→ Recorded information:
————

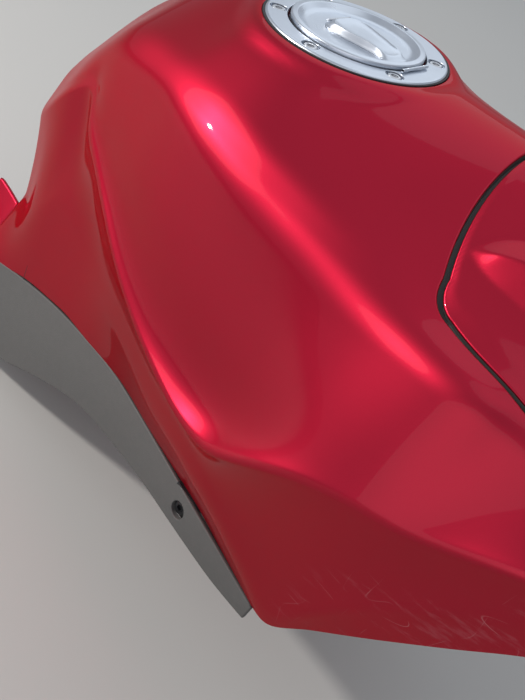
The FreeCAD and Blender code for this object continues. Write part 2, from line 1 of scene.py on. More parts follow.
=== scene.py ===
import functools
import math
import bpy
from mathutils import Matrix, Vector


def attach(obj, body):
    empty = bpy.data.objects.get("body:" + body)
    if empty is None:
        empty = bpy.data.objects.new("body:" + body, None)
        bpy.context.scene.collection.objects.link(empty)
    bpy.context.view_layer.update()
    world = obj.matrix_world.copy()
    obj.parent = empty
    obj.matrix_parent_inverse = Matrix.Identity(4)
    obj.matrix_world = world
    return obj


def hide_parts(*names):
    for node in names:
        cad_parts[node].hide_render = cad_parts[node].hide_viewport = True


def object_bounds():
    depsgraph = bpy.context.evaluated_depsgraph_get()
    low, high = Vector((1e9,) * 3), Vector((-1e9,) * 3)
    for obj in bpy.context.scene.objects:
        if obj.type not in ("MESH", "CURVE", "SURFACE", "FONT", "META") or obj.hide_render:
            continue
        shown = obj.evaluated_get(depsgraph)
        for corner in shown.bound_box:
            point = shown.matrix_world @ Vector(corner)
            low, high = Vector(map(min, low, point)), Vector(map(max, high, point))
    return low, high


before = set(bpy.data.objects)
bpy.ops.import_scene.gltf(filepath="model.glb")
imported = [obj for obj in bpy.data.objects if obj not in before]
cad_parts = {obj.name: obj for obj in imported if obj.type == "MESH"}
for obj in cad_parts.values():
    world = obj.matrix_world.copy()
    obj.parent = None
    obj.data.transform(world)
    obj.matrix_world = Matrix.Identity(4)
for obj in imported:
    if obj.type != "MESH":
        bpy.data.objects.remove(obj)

from types import SimpleNamespace

import bpy
import numpy as np
from bpy.props import FloatProperty, FloatVectorProperty, PointerProperty
from mathutils import Matrix

bl_info = {
    "name": "Motorcycle fuel tank",
    "version": (1, 0, 0),
    "blender": (4, 5, 0),
    "location": "3D View > Sidebar > Tank",
    "description": "Builds the painted tank, its cover, filler cap and side trims over the packed model",
    "category": "Object",
}

CAD_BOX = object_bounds()

# Everything on the tank is measured in millimetres from the middle of the filler ring's top face.
CAP = np.array([-0.358, 0.0, 0.155])
TILT = math.radians(9)

# Crown of the tank: along, height
TOP_LINE = [(-206, -150), (-185, -112), (-165, -84), (-142, -60), (-120, -40), (-66, -11), (0, 0.5), (60, 10),
            (120, 19), (160, 25), (205, 30), (240, 32), (300, 27), (350, 12), (385, -10)]
# The other lines: along, half width, height
UPPER_LINE = [(-206, 27, -161), (-184, 38.5, -136), (-163, 49, -110), (-139, 65, -88), (-116, 81, -67),
              (-56, 103.5, -45), (-23, 114, -37), (15, 122, -31), (47, 124, -30), (81, 123.5, -30), (126, 122, -30),
              (143, 119.5, -29), (164, 117, -28.5), (185, 114.5, -28), (205, 113, -27), (240, 111, -24),
              (300, 106, -20), (350, 96, -28), (385, 84, -46)]
RIDGE_LINE = [(-206, 43, -178), (-184, 54, -152), (-163, 66.5, -128), (-139, 82, -103), (-116, 95, -84),
              (-60, 114, -61), (-44, 119, -55.5), (-16, 130, -51.5), (18, 139, -49.5), (69, 143.5, -50),
              (112, 143.5, -47.5), (157, 144.5, -43.5), (181, 145.5, -40), (204, 147, -35), (228, 149, -31),
              (248, 146, -29), (261, 139, -32), (300, 130, -32), (350, 115, -44), (385, 100, -60)]
CREASE_LINE = [(-206, 59, -214), (-185, 74, -192), (-165, 86, -166), (-142, 94, -136), (-121, 95, -116),
               (-105, 108, -136), (-72, 122, -147), (-35, 138, -157), (6, 152, -171), (57, 166, -183),
               (107, 179, -187), (142, 188, -178), (157, 192, -165), (186, 193, -138), (201, 192, -126),
               (224, 189, -113), (242, 186, -106), (261, 182, -101), (278, 178, -93), (301, 173, -80),
               (320, 168, -70), (350, 158, -60), (385, 142, -72)]
FOLD_LINE = [(-206, 50, -310), (-185, 64, -300), (-165, 80, -285), (-142, 90, -262), (-120, 93, -225),
             (-66, 102, -235), (0, 124, -238), (60, 144, -240), (120, 165, -226), (142, 169, -228), (177, 166, -243),
             (208, 161, -263), (236, 158, -279), (264, 163.8, -215), (300, 163, -147), (350, 152, -97),
             (385, 139, -84)]
EDGE_LINE = [(-206, 86, -371), (-171, 88, -358), (-128, 92, -336), (-97, 96, -324), (-64, 101, -312),
             (-36, 106, -306), (4, 112, -297), (36, 119, -290), (67, 126, -288), (107, 134, -285), (150, 142, -282),
             (179, 147, -284), (202, 151, -285), (238, 156, -287), (264, 156, -251), (288, 155, -218),
             (309, 153, -189), (328, 151, -162.5), (353, 147, -128), (385, 136, -97)]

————

→ Your task: Set down the material above again, word for word.

→ The answer:
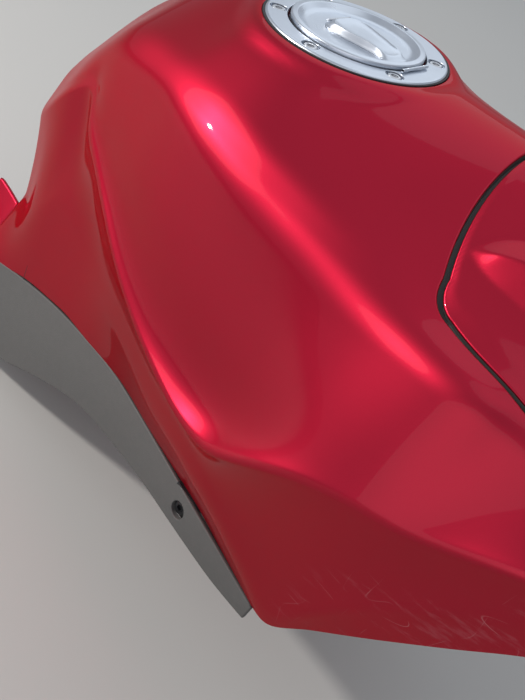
The FreeCAD and Blender code for this object continues. Write part 2, from line 1 of scene.py on. More parts follow.
=== scene.py ===
import functools
import math
import bpy
from mathutils import Matrix, Vector


def attach(obj, body):
    empty = bpy.data.objects.get("body:" + body)
    if empty is None:
        empty = bpy.data.objects.new("body:" + body, None)
        bpy.context.scene.collection.objects.link(empty)
    bpy.context.view_layer.update()
    world = obj.matrix_world.copy()
    obj.parent = empty
    obj.matrix_parent_inverse = Matrix.Identity(4)
    obj.matrix_world = world
    return obj


def hide_parts(*names):
    for node in names:
        cad_parts[node].hide_render = cad_parts[node].hide_viewport = True


def object_bounds():
    depsgraph = bpy.context.evaluated_depsgraph_get()
    low, high = Vector((1e9,) * 3), Vector((-1e9,) * 3)
    for obj in bpy.context.scene.objects:
        if obj.type not in ("MESH", "CURVE", "SURFACE", "FONT", "META") or obj.hide_render:
            continue
        shown = obj.evaluated_get(depsgraph)
        for corner in shown.bound_box:
            point = shown.matrix_world @ Vector(corner)
            low, high = Vector(map(min, low, point)), Vector(map(max, high, point))
    return low, high


before = set(bpy.data.objects)
bpy.ops.import_scene.gltf(filepath="model.glb")
imported = [obj for obj in bpy.data.objects if obj not in before]
cad_parts = {obj.name: obj for obj in imported if obj.type == "MESH"}
for obj in cad_parts.values():
    world = obj.matrix_world.copy()
    obj.parent = None
    obj.data.transform(world)
    obj.matrix_world = Matrix.Identity(4)
for obj in imported:
    if obj.type != "MESH":
        bpy.data.objects.remove(obj)

from types import SimpleNamespace

import bpy
import numpy as np
from bpy.props import FloatProperty, FloatVectorProperty, PointerProperty
from mathutils import Matrix

bl_info = {
    "name": "Motorcycle fuel tank",
    "version": (1, 0, 0),
    "blender": (4, 5, 0),
    "location": "3D View > Sidebar > Tank",
    "description": "Builds the painted tank, its cover, filler cap and side trims over the packed model",
    "category": "Object",
}

CAD_BOX = object_bounds()

# Everything on the tank is measured in millimetres from the middle of the filler ring's top face.
CAP = np.array([-0.358, 0.0, 0.155])
TILT = math.radians(9)

# Crown of the tank: along, height
TOP_LINE = [(-206, -150), (-185, -112), (-165, -84), (-142, -60), (-120, -40), (-66, -11), (0, 0.5), (60, 10),
            (120, 19), (160, 25), (205, 30), (240, 32), (300, 27), (350, 12), (385, -10)]
# The other lines: along, half width, height
UPPER_LINE = [(-206, 27, -161), (-184, 38.5, -136), (-163, 49, -110), (-139, 65, -88), (-116, 81, -67),
              (-56, 103.5, -45), (-23, 114, -37), (15, 122, -31), (47, 124, -30), (81, 123.5, -30), (126, 122, -30),
              (143, 119.5, -29), (164, 117, -28.5), (185, 114.5, -28), (205, 113, -27), (240, 111, -24),
              (300, 106, -20), (350, 96, -28), (385, 84, -46)]
RIDGE_LINE = [(-206, 43, -178), (-184, 54, -152), (-163, 66.5, -128), (-139, 82, -103), (-116, 95, -84),
              (-60, 114, -61), (-44, 119, -55.5), (-16, 130, -51.5), (18, 139, -49.5), (69, 143.5, -50),
              (112, 143.5, -47.5), (157, 144.5, -43.5), (181, 145.5, -40), (204, 147, -35), (228, 149, -31),
              (248, 146, -29), (261, 139, -32), (300, 130, -32), (350, 115, -44), (385, 100, -60)]
CREASE_LINE = [(-206, 59, -214), (-185, 74, -192), (-165, 86, -166), (-142, 94, -136), (-121, 95, -116),
               (-105, 108, -136), (-72, 122, -147), (-35, 138, -157), (6, 152, -171), (57, 166, -183),
               (107, 179, -187), (142, 188, -178), (157, 192, -165), (186, 193, -138), (201, 192, -126),
               (224, 189, -113), (242, 186, -106), (261, 182, -101), (278, 178, -93), (301, 173, -80),
               (320, 168, -70), (350, 158, -60), (385, 142, -72)]
FOLD_LINE = [(-206, 50, -310), (-185, 64, -300), (-165, 80, -285), (-142, 90, -262), (-120, 93, -225),
             (-66, 102, -235), (0, 124, -238), (60, 144, -240), (120, 165, -226), (142, 169, -228), (177, 166, -243),
             (208, 161, -263), (236, 158, -279), (264, 163.8, -215), (300, 163, -147), (350, 152, -97),
             (385, 139, -84)]
EDGE_LINE = [(-206, 86, -371), (-171, 88, -358), (-128, 92, -336), (-97, 96, -324), (-64, 101, -312),
             (-36, 106, -306), (4, 112, -297), (36, 119, -290), (67, 126, -288), (107, 134, -285), (150, 142, -282),
             (179, 147, -284), (202, 151, -285), (238, 156, -287), (264, 156, -251), (288, 155, -218),
             (309, 153, -189), (328, 151, -162.5), (353, 147, -128), (385, 136, -97)]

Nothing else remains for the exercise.